At last, after a number of such visits, Clark decided it would be easier to allow me access to some of the horses under his strict supervision. I was allowed to start mucking his stables (free labor for him), to groom the less expensive horses and, eventually, even to exercise them by leading them about by a halter and lead. I was in heaven! There was a groom there (probably all of 22, but he seemed old to me) who taught me everything I needed to know and kept an eye on me. I spent the entire summer at this unpaid job, which resulted in my being allowed to ride the horses around the exercise track the following year. My parents bought me some dressage boots; I'd arrived. I was a tiny puckish thing, short, wisp-thin and never destined to be very big, and some of the horses were so tall, I could stand beneath them, my head barely brushing against their chests. To mount, I had to climb a fence. I loved them and they loved me. I became attached to one in particular, a grey that everyone called King. I'm sure his racing name was something longer and more impressive. We rode like the wind—I'm positive he never even felt me on him as I opened him up and let him wear himself out.

Lori Martin & King.
It was exactly at this point in time that the TV show National Velvet, starring Lori Martin, aired. What could be more perfect? She was a girl my age in love with a race horse named King. I never missed that show. I even wrote a fan letter and received this photo in return, autographed. Thus it was that I decided I wanted to be a jockey when I grew up. Enter, my mother.

"Girls can't be jockeys."
"But, Mom, Velvet won the Grand National!"
"That's TV. In real life girls can't be jockeys. You can either be a secretary, a waitress, or a salesgirl. Or you can always get married."

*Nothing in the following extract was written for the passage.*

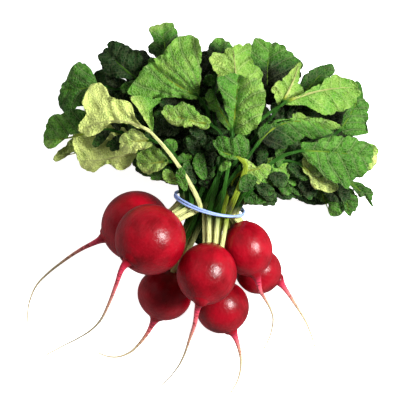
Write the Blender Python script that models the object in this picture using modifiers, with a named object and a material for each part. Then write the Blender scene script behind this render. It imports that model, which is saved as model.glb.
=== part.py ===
"""A bunch of seven radishes, tied with a rubber band and lying on its side.

Frame: +Z up, the bunch rests on Z = 0, the leaves fan out towards +Y and the taproots point to -Y.
Lengths in the tables are millimetres; MM turns them into Blender's metres.
"""

import math

import bmesh
import bpy
import numpy as np
from mathutils import Vector

MM = 0.001
COLLECTION = "bunch_of_radishes"

# ---- Radishes ------------------------------------------------------------------------------------
# Each radish is one body: bulb and taproot. centre is the middle of the bulb, across its radius,
# along its half length, and towards_leaves the direction from the taproot's end to the crown.
# root is the way that the taproot takes from the bulb to its tip.
RADISHES = {
    "a": {
        "centre": (-36.6, -9.4, 19.75), "across": 19.8, "along": 19.4, "towards_leaves": (0.94, 0.32, 0.12),
        "root": ((-58, -17.5, 16.5), (-68, -22.5, 12), (-77, -28.5, 8), (-86, -35.5, 4.5),
                 (-93, -43, 2.4), (-97, -53, 1.6), (-98, -64, 1.3)),
    },
    "b": {
        "centre": (-28.3, -16.2, 58.4), "across": 19.3, "along": 19.2, "towards_leaves": (0.62, 0.60, -0.50),
        "root": ((-43.5, -32, 68), (-46.5, -40, 64), (-50.5, -50, 53), (-55.5, -60, 39),
                 (-61.5, -66.5, 25), (-69, -71.5, 13), (-77.5, -76, 5), (-87.5, -81.5, 1.5)),
    },
    "c": {
        "centre": (2.3, -34.8, 52.9), "across": 16.3, "along": 17.0, "towards_leaves": (0.22, 0.90, -0.36),
        "root": ((-3, -54.5, 55.5), (-4.3, -62, 52.5), (-7.2, -71, 44), (-9.8, -79, 34),
                 (-13, -86, 22), (-17.5, -92.5, 10), (-23, -98.5, 2)),
    },
    "d": {
        "centre": (-20.9, -46.9, 15.0), "across": 15.1, "along": 14.6, "towards_leaves": (0.36, 0.92, 0.14),
        "root": ((-27.2, -62.5, 12), (-30.5, -68.5, 9), (-34.5, -74, 6.2), (-40, -79.5, 3.6),
                 (-46.5, -82.2, 2.2), (-53, -82, 1.6), (-59, -79.8, 1.3)),
    },
    "e": {
        "centre": (11.0, -54.2, 14.85), "across": 14.9, "along": 14.6, "towards_leaves": (-0.37, 0.92, 0.13),
        "root": ((17.3, -69, 12.5), (19.6, -75, 10), (21.2, -82, 7), (21.2, -89, 4.3),
                 (19.4, -96, 2.3), (15.5, -103, 1.4)),
    },
    "f": {
        "centre": (24.7, -21.5, 37.2), "across": 13.5, "along": 15.3, "towards_leaves": (-0.30, 0.94, -0.12),
        "root": ((30.2, -38.8, 38.2), (31.6, -44.5, 34.5), (34.2, -49, 26.5), (37.3, -54.5, 18),
                 (39.2, -60.5, 10.5), (38.6, -67, 5), (36.8, -73, 2.2), (34, -78.5, 1.3)),
    },
    "g": {
        "centre": (30.9, -34.1, 12.75), "across": 12.8, "along": 13.0, "towards_leaves": (-0.89, 0.42, 0.15),
        "root": ((43.8, -41.4, 11), (47.5, -46.5, 9), (52, -53.5, 6.2), (57, -61.5, 3.8),
                 (60.5, -69.5, 2.2), (63, -77.5, 1.3)),
    },
}
BULB_RINGS = 11
BULB_SIDE_POINTS = 4  # a curve's round section has 4 + 2 x this many sides
CROWN_RADIUS = 4.6
ROOT_NECK_RADIUS = 1.9
ROOT_TIP_RADIUS = 0.4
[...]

Of course, my parents couldn't afford riding lessons or dressage gear (with the cute little velvet riding helmet that I coveted so badly), much less a horse and its upkeep. We were lower middle class (my dad was a TV repairman and musician) and college had never been open for discussion, much less consideration. The following year we moved from the ranch and I took up pop music as my career choice. There were plenty of women there, and doing quite nicely, thank you very much.

Diane Crump
As you might imagine (if you're at all into such things), when Diane Crump, the first woman jockey, made her newsworthy entrance in 1969, I about died. Apparently, Mom, girls could be jockeys. But it was too late for me. I graduated high school and hitchhiked to Haight-Ashbury. I learned many years later that Crump wasn't the first woman jockey, in fact. She was the first to ride the Kentucky Derby, but not the first by a long shot. There was Anna Aldred in 1939, Wantha Davis, who won over 1,000 races in the 1930s, '40s, and '50s, and hundreds more. Mom was wrong on more than one count, but she'd been a rider of thoroughbreds when she was a girl and had run into the sexism that still ran rampant well into the 1960s. Her admonishment, "Girls can't be jockeys" meant it was difficult, but maybe not impossible, although the world of racing would do everything in its power to stop me. She just wanted to save me the heartache and struggle of trying to enter the Sport of Kings as a 95-pound, starry-eyed girl who didn't even own a horse.

I never did get a horse, although I continued riding for years. The last time I rode was in 1982. It's a long time, but if I could afford a horse I swear I'd get my seat back and ride like the wind one last time!

1 comment :

  1. What wonderful story-telling and I can soooo relate. My grandfather was a race horse trainer and I'm told that when I was two or three he would take me to the track and put me on the lead ponies. I wish I had a photo of that time. That must be where my love of horses came from. We had no money for me to ride as a child, so I didn't fulfill that dream until the ripe old age (for starting to ride) of 38. I've had my ass in a saddle almost every day since then. I need it like I need oxygen.